O que a Teologia tem a dizer sobre tudo isso? Há muitos registros nas Escrituras que demonstram o grau de envolvência do Povo de Deus com a autoridade constituída. Um texto paulino foi escolhido para justificar este ensaio de artigo: “Todo homem está sujeito às autoridades superiores; não há autoridade que não proceda de Deus; e as autoridades que existem foram por ele instituídas” (Rm 13, 1).

Dentro de uma perspectiva de que o mundo está sob a regência Divina, é lícito pensar assim. É igualmente lícito continuar a reflexão e afirmar contundentemente: todo poder vem de Deus, mas se for diakonia! Afinal, quem se coloca sob o prisma da Palavra de Deus, torna-se inevitavelmente um servidor: um restaurador de vidas, capaz de tecer novas relações, a partir da lógica de Jesus Cristo (cf. Jo 10,10). Pois, a Teologia, além de ser uma área do saber humano, um tipo de conhecimento, é a ciência que apresenta ao homem o sentido da sua vida.

Quando a Teologia, através da Igreja, fundamenta na Fé e na Razão o seu papel institucional na sociedade é porque ela se predispõe a ser um aporte de diálogo com as diversas instâncias existentes e, sobretudo, pretende ser patrocinadora de ações junto aos organismos que garantam, com segurança, a subsistência do cidadão e o respeito aos seus direitos inalienáveis, não violando, como norma inabalável, a sua dignidade humano-divina, e salvaguardando o caráter transcendente da pessoa humana (cf. GS 76).

O Papa Francisco lembra que a “relação entre Igreja e política deve ser ao mesmo tempo paralela e convergente. Paralela, porque cada um tem o seu caminho e as suas diversas tarefas. Convergente, apenas em ajudar o povo. Quando as relações convergem primeiro, sem o povo, ou não se importando com o povo, começa aquele conúbio com o poder político que acaba apodrecendo a Igreja: os negócios, os compromissos”. A política não é um balcão de negócios nem tampouco uma profissão, é uma forma de serviço ao Povo de Deus, e os que agem em contrário “são ladrões e assaltantes” ( Jo, 10, 1).

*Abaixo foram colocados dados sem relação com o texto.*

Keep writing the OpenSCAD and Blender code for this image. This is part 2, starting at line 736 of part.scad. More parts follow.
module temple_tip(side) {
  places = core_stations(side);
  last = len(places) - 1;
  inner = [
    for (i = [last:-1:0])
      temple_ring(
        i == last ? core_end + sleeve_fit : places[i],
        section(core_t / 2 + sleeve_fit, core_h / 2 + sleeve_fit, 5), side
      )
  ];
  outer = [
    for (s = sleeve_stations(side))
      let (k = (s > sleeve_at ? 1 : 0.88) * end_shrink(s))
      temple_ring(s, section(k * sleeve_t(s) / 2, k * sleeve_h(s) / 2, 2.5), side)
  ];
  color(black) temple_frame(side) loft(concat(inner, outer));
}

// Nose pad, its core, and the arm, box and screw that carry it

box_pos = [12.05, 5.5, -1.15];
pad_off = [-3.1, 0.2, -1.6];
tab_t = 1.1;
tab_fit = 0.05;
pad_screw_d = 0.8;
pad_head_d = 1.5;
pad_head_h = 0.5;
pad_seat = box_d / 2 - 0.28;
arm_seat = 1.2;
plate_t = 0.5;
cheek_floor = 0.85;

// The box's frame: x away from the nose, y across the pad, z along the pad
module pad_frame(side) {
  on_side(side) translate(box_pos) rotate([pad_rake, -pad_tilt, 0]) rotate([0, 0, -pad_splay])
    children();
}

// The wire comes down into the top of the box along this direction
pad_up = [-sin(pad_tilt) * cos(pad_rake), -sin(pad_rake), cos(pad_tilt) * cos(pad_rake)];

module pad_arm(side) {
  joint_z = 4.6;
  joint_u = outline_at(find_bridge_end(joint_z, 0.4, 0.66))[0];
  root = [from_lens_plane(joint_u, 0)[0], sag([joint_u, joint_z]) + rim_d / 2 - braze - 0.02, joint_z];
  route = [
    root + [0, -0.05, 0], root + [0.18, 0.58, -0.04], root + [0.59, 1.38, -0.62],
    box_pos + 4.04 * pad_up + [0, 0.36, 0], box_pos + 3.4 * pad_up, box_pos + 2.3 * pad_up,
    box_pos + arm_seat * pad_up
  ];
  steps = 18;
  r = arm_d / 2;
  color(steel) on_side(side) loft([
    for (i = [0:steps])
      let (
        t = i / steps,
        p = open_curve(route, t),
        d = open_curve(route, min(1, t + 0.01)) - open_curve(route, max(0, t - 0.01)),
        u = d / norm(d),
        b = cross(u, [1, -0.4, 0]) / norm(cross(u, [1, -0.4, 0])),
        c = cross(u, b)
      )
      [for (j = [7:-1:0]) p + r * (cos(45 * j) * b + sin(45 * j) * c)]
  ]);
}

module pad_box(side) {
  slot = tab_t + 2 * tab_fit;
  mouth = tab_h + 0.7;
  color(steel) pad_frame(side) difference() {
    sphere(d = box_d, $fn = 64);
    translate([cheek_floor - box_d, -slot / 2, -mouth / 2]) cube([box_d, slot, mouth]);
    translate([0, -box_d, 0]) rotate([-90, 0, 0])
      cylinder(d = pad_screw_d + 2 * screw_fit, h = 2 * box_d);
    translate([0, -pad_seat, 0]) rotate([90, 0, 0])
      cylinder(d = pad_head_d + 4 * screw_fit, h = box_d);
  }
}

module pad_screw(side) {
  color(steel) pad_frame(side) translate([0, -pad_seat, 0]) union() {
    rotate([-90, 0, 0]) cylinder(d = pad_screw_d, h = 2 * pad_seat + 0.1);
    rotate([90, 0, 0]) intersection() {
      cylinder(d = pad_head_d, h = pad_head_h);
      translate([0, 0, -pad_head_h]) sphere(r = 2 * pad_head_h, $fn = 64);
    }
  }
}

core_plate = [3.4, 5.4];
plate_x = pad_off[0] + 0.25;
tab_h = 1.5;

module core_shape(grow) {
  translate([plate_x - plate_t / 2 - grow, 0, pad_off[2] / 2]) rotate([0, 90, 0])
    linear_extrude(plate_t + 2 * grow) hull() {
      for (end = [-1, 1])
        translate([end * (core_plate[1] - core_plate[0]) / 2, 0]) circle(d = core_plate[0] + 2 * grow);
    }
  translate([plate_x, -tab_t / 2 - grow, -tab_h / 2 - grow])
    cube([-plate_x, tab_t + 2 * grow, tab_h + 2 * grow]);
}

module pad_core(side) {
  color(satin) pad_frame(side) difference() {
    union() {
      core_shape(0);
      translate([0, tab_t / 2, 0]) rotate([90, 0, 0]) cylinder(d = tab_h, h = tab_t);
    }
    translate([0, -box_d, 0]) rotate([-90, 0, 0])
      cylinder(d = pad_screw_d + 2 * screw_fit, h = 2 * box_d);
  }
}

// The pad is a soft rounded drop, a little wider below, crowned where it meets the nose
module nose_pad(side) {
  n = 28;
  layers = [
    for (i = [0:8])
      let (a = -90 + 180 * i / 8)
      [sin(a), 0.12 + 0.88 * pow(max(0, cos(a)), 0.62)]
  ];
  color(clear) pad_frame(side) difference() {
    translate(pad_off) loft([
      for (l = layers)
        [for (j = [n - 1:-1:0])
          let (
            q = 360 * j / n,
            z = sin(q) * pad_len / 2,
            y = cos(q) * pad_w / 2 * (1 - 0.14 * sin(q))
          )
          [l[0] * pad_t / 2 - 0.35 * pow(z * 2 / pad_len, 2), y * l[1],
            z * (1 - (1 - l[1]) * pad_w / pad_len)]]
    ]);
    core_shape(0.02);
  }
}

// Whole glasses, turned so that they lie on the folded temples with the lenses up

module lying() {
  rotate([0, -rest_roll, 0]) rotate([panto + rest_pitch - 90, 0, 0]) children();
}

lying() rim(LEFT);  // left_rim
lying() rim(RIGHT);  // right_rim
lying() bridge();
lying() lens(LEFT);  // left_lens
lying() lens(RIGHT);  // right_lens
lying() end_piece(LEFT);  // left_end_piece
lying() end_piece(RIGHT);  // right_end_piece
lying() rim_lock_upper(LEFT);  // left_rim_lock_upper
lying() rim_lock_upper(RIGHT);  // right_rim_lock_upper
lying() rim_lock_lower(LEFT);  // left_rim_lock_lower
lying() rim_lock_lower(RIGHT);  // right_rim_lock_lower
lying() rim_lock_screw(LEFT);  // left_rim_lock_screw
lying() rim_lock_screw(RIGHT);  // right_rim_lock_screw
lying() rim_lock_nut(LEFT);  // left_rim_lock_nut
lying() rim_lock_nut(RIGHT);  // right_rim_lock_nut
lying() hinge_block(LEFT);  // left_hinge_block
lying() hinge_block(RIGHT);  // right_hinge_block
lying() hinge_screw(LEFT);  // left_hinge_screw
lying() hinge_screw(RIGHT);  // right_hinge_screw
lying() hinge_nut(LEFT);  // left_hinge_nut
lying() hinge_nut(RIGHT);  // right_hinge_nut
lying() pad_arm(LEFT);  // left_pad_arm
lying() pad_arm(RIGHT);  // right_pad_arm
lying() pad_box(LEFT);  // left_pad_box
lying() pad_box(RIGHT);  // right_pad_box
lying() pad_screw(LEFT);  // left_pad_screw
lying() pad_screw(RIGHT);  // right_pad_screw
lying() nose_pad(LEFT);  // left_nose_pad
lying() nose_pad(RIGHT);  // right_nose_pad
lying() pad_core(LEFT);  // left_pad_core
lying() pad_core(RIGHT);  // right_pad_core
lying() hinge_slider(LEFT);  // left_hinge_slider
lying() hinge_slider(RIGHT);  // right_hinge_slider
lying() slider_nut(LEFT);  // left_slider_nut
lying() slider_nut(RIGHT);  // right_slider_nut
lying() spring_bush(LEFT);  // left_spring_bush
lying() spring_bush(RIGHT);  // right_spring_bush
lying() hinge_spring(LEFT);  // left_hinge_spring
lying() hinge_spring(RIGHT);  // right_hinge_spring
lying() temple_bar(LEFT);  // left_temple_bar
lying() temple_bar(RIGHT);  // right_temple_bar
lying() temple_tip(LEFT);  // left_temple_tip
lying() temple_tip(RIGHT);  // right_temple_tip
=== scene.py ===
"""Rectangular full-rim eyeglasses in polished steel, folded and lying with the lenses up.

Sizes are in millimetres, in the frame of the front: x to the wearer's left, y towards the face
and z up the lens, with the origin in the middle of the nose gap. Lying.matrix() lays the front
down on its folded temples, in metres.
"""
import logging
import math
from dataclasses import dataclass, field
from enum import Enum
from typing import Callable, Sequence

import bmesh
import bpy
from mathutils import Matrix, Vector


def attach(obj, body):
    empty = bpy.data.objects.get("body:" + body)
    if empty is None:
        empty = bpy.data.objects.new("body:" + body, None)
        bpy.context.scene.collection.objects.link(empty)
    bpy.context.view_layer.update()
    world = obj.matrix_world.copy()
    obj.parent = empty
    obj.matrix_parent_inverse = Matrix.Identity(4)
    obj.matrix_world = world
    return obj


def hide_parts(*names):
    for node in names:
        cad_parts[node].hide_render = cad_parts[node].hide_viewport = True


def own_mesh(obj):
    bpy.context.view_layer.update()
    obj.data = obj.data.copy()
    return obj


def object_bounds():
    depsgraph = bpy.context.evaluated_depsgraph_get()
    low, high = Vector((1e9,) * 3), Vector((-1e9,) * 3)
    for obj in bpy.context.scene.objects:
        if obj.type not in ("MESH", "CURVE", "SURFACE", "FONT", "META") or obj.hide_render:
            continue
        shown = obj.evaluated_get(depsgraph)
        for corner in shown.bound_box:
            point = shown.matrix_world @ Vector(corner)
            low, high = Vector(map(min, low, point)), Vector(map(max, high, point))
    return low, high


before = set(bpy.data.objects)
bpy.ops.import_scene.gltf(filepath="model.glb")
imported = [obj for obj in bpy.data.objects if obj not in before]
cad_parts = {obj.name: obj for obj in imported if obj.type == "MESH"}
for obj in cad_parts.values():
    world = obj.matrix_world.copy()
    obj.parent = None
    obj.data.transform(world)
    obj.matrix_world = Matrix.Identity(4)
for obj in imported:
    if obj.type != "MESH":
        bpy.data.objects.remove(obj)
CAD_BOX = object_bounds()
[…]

Deste modo, a Igreja se apresenta à sociedade como uma interpeladora da consciência social, dando critérios para ação humana à luz da força da Palavra Revelada, sendo uma sentinela moral e, com isso, exerce uma denúncia profética. Tudo isso faz com que se compreenda a política como um locus privilegiado para o exercício da fé, para a prática do diálogo, para a arte da colegialidade e para a vivência do poder em forma de polifonia, onde, na diversidade de vozes, componha uma melodiosa e harmoniosa sinfonia.

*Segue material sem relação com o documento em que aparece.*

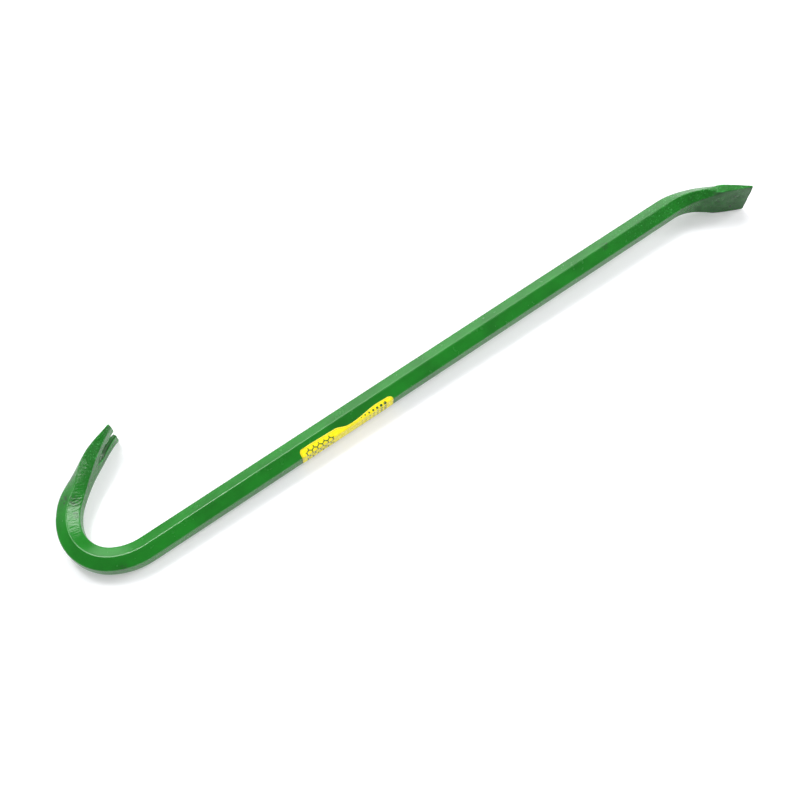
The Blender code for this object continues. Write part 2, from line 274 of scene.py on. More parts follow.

O ensinamento teológico, assim, instrui os cristãos a não serem analfabetos diante da política. O cristão precisa conhecer, por exemplo, a democracia representativa, mas precisa exercer a democracia participativa. Na segunda, a Igreja – e o cristão –  reflete, sugere, contribui e vota. Isso porque “devido à própria Economia da Salvação, devem os fiéis aprender a distinguir cuidadosamente entre os direitos e deveres que lhes competem como membros da Igreja e os que lhes dizem respeito enquanto fazem parte da sociedade humana. Procurem harmonizar entre si uns e outros, lembrando-se que se devem guiar em todas as coisas temporais pela consciência cristã, já que nenhuma atividade humana, nem mesmo em assuntos temporais, se pode subtrair ao domínio de Deus” (LG 36).

Portanto, o princípio irrenunciável da Teologia, que se faz ouvir mediante a voz da Igreja, é que o homem é o sujeito e não o objeto da economia e da política. Sublinhar o protagonismo da pessoa humana e sua dignidade é, ao mesmo tempo, reconhecer que esta pessoa extrapola a esfera da biofísica, da psicologia, da política. A sua reflexão supera os limites da razão humana, aventura-se no âmbito do Espírito, do Transcendente e chega a Deus.